I’m an introverted/extroverted kind of person. I can handle sitting in my house by myself either reading or being a computer nerd, the same as hanging out with my friends. But I never saw a problem when anyone asked me to smoke weed with them when I had weed. Just because I never have money that much anymore doesn’t mean that I just want people to smoke me up all the time. It’s amazing how much I actually don’t smoke anymore because I have no money and don’t expect those kinds of things. And when they do happen you know I feel really grateful for that on a high level, and it doesn’t mean that I don’t feel grateful even when people don’t want to.
It’s just a shame you know. Going from I have the most amazing group of friends ever for about 2 years, to wow no one ever hits me up anymore for about two years. If there’s anyone who just wants to hangout you know, watch movies, play games, go to the park or the beach, walk around and just have fun without anything having to do with money involved let me know. I’m never posting anything about weed on facebook or even asking people to smoke if I have money to throw. I’ll either just inbox someone or save my money for more important things for the time being.

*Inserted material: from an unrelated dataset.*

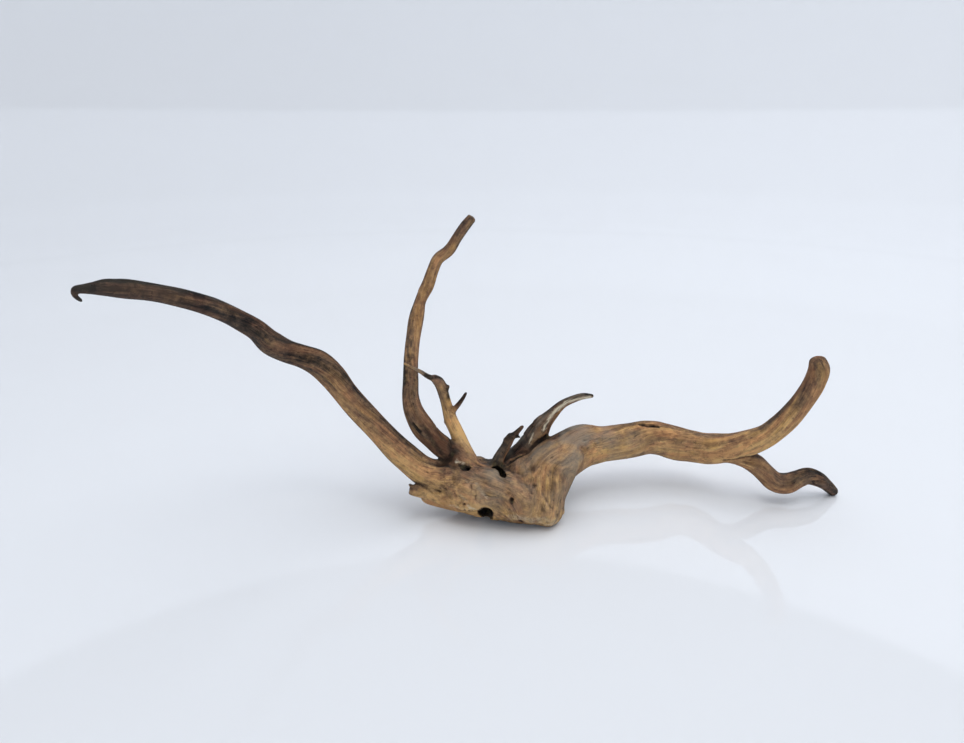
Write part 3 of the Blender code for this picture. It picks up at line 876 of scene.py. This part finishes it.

You know it’s really sad, reminiscing about all the good times you had with people that are barely there anymore. I just miss the company of my old friends. Maybe that’s why my anxiety’s been so bad lately, and the more and more I just sit in my house I’m shut out from everything. If it wasn’t for having such a great boyfriend I’d probably move away or would atleast want to. And that’s really sad. I care way to much about alot of people, that I barely see. Besides my boyfriend being my best friend and everything lol I miss actually having a legit best friend, someone I could be my true self with and share my secrets with. And really talked to me and wanted to hangout all the time. Because clearly alot has changed. And I’ve sat back and seen it change.
I can’t wait to get a job, and just keep busy. Cause then I’ll be hanging out with my boyfriend, sitting home being a nerd, and working and making money.